Email, Fish, Teams, DNS, ECN, Geoloc, MTA-STS, DMARC, RMQ


  1. Had little fun with friends, we were looking for broken email address handling, and it was trivial to find issue after issue on almost every service. The services which do work correctly, are a really small margin compared to totally broken implementations. - To sum it up, email is just so totally broken mess. It isn't that hard, or is it. Email addresses (@ Wikipedia). For most of engineers, that seems to be way too hard.

  2. Played with Fish shell. Good stuff: funced, vared, dirh, nextd, prevd

  3. Again got amazed how badly file sharing features on Teams suck. It's a total mess and really badly implemented. How about getting several references to the same file? Too hard for engineers. Well, seems to be so. I just wish someone at Microsoft would learn about hashing and the could conclude that there's a reasonable change that, if the filename size and sha256 are the same, the file is the same as the existing file. But who knows, maybe they want it just to be extra safe? Of course a hash collision is always possible, even with perfect hashes, when the data is larger than the hash size and when the input data size grows number of collision possibilities naturally explodes.

  4. DNS case (@ cloud.google.com) - A nice debugging story from Google Cloud Team. Sometimes fixing issues can be hard, yet on most of cases, nobody ever bothers to look for the root cause. Any quick'n'dirty workaround is what's "good enough" and that's it. Issue solved.

  5. When using ECN (@ Wikipedia), I'll always disable the TCP slow start (@ Wikipedia) after idle option. It's pointless to slow start every time. Especially when using SSH shell or other persistent, quite low traffic, but bursty protocols, you'll notice the difference when doing anything which dumps quick burst of data data on screen. Also with remote hosts I'll always use delayed compression, because it helps to fit data in a fewer packets -> lowering change of packet loss / buffer full situations.

  6. IP location != not language (@ dev.to) - This one should be obvious, but there are so many sites which get it wrong. It seems that the "Accept-language: fi,en-US;q=0.7,en;q=0.3" header data structure seems to be way too complex to interpret for many engineers. Especially when using some tunneling, this problem becomes obvious. If I use tunnel, it doesn't mean my language preferences would have changed in anyway.

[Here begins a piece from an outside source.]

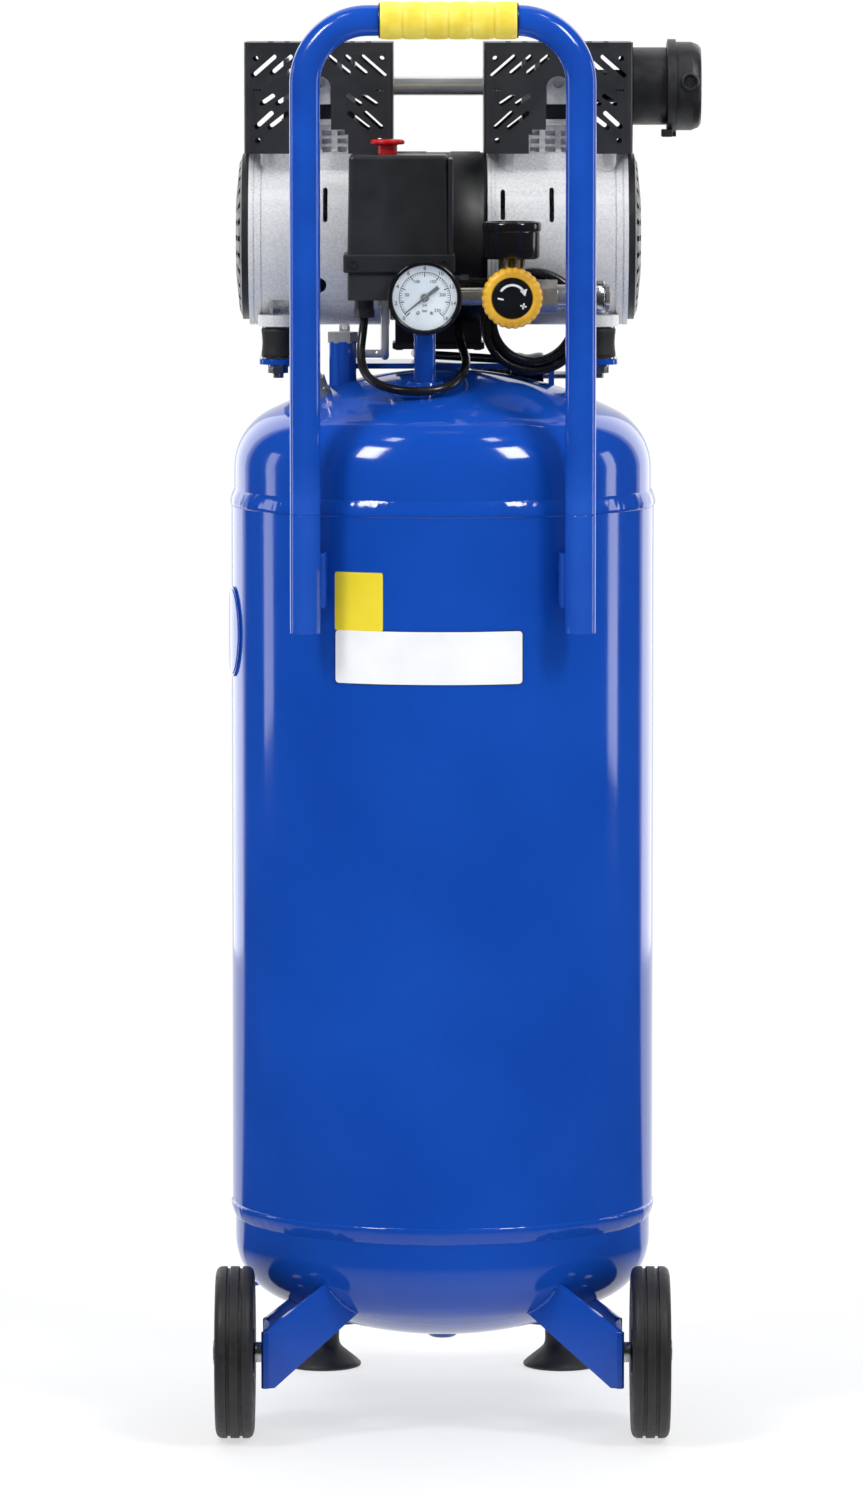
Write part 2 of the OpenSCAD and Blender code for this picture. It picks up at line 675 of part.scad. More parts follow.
module cylinder_heads() color(CAST) placed() motor_halves() translate([cyl_x, 0, head_z - motor_z]) {
    fins = 6;
    difference() {
        union() {
            translate([-head_w / 2, -head_depth / 2, 0]) cube([head_w, head_depth, 20]);
            for (i = [0:fins - 1])
                translate([-head_w / 2 + i * (head_w - 3) / (fins - 1), -head_depth / 2, 19])
                    cube([3, head_depth, 14]);
            // Screw bosses at the middle of the front and rear edges
            for (side = [-1, 1]) translate([0, side * (head_depth / 2 - 1), 0]) {
                rotate([90, 0, 0]) translate([0, 16, -6]) cylinder(d = 17, h = 12);
                translate([-8.5, -6, 0]) cube([17, 12, 16]);
            }
        }
        for (side = [-1, 1]) translate([0, side * (head_depth / 2 + 6), 16]) rotate([90, 0, 0])
            translate([0, 0, -4]) cylinder(d = 8, h = 8);
        translate([0, 0, pipe_z - head_z]) along_x(-head_w / 2 - 1, pipe_d, 8);
    }
}

// Openings of a guard's face: the origin is at the middle of its top edge, and y counts downward
module guard_slots() {
    slot_w = 3.4;
    // The two ends of each slot in the right half: x and depth, then x and depth
    slots = [
        [8, 10.5, 22, 22], [20.5, 10.5, 34, 22], [32.5, 10.5, 48, 24], [22, 39, 30, 44.5],
        [33.5, 39, 41.5, 44.5], [22.5, 51.5, 36, 62], [34.5, 51.5, 45.5, 61.5]
    ];
    for (side = [0, 1]) mirror([side, 0]) {
        for (s = slots) let (run = [s[2] - s[0], s[3] - s[1]])
            translate([s[0], s[1]]) rotate(atan2(run[1], run[0])) {
                translate([0, -slot_w / 2]) square([norm(run), slot_w]);
                for (x = [0, norm(run)]) translate([x, 0]) circle(d = slot_w, $fn = 24);
            }
        for (x = [42.8, 45, 47.2]) translate([x, 34.7]) circle(d = 1.5, $fn = 16);
        for (p = [[46, 11.7], [44.5, 71.5]]) translate(p) circle(d = 4, $fn = 24);
    }
    // Window over the head's screw boss, and the arch over the cylinder's vents
    window_w = 18;
    window_top = guard_h - 47.5;
    translate([-window_w / 2, window_top]) square([window_w, guard_h - window_top + 1]);
    translate([0, window_top]) circle(d = window_w);
    translate([-21.5, guard_h - 14]) square([43, 15]);
    translate([-19, guard_h - 17.5]) square([38, 18]);
}

module guard(filter_side) translate([cyl_x, 0, 0]) {
    size = [guard_w, guard_depth];
    inner = [guard_w - 2 * cover_t, guard_depth - 2 * cover_t];
    mid_z = (guard_z0 + guard_z1) / 2 - motor_z;
    difference() {
        translate([-size[0] / 2, -size[1] / 2, guard_z0 - motor_z])
            linear_extrude(guard_h) rounded_rect(size, 5);
        translate([-inner[0] / 2, -inner[1] / 2, guard_z0 - motor_z - 1])
            linear_extrude(guard_h - cover_t + 1) rounded_rect(inner, 3);
        translate([0, -size[1], guard_z1 - motor_z]) rotate([-90, 0, 0])
            linear_extrude(2 * size[1]) guard_slots();
        // Side walls: pipe and filter holes, and upright slots
        translate([0, 0, pipe_z - motor_z]) along_x(-size[0], pipe_d + 1, 2 * size[0]);
        if (filter_side) translate([0, 0, pipe_z - motor_z]) along_x(0, 24.6, size[0]);
        else translate([-port_shift, 0, pipe_z - motor_z]) rotate([-90, 0, 0])
            cylinder(d = 12, h = size[1]);
        for (y = [-38, -24, 24, 38]) translate([-size[0], y - 2, mid_z - 18]) cube([2 * size[0], 4, 40]);
        // Top slots
        for (x = [-36:12:36]) translate([x - 2, -34, guard_z1 - motor_z - 10]) cube([4, 68, 20]);
    }
}

module head_guard_left() color(BLACK) placed() motor_half(-1) guard(false);
module head_guard_right() color(BLACK) placed() motor_half(1) guard(true);

module cross_pipe() color(STEEL) placed() translate([-motor_left, motor_back, pipe_z]) rotate([0, 90, 0])
    translate([0, 0, -cyl_x + head_w / 2 - 6]) tube(pipe_d, 1.5, 2 * cyl_x - head_w + 12);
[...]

  7. MTA-STS RFC8461 (@ rfc-editor.org )- Nice. Purpose of this is really good. But the approach is complex, brittle and error prone. It's far from simple and effective, which would be the approach which I would personally like. Naturally it's doable, but probably not worth of the time, effort and extra risk it brings. Two tests: STARTTLS Everywhere (@ EFF) - and Hardenize (@ hardenize.com) domain configuration checker.

  8. Updated DMARC (@ Wikipedia) configuration for all domains I'm managing.

  9. Read An introduction to RabbitMQ (@ rabbitmq.com). In one of upcoming projects there has been discussion about using RabbitMQ. I personally said, that I don't really care what transport is being used to transfer the data. So if it's RabbitMQ, HTTPS/ REST, Files, SFTP, FTP, FTPS, ZeroMQ, Kafka, TCP, UDP, MQTT, Redis, MSMQ, SMTP PubSub, WebSub, Transact-SQL QUEUE's or traditional SQL tables it really doesn't matter at all. Only option I really disliked was MSMQ. Ugh, the intro post was kind of scary and bad. It didn't give anything with value at all. - After all, using any queue instead of something else, doesn't many any meaningful difference. A -> B securely, reliably, somewhat efficiently with delivery confirmation is the key. How that's done, not that big a deal. "Anything over anything" as I say. Yet if possible, I kind of like avoiding intermediaries, especially if those are doing some extra transformation. Yet some organizations require all data transfer to use ESB which might support plenty of different protocols and communication methods. But after all it's all about authentication, "message passing" / data forwarding with logging. Late addition using Postgres instead of Redis (@ spin.atomicobject.com) as said, the same results can be achieved in multiple ways, performance may vary. As said many projects achieve this with software like SQLite3, it all depends from the requirements.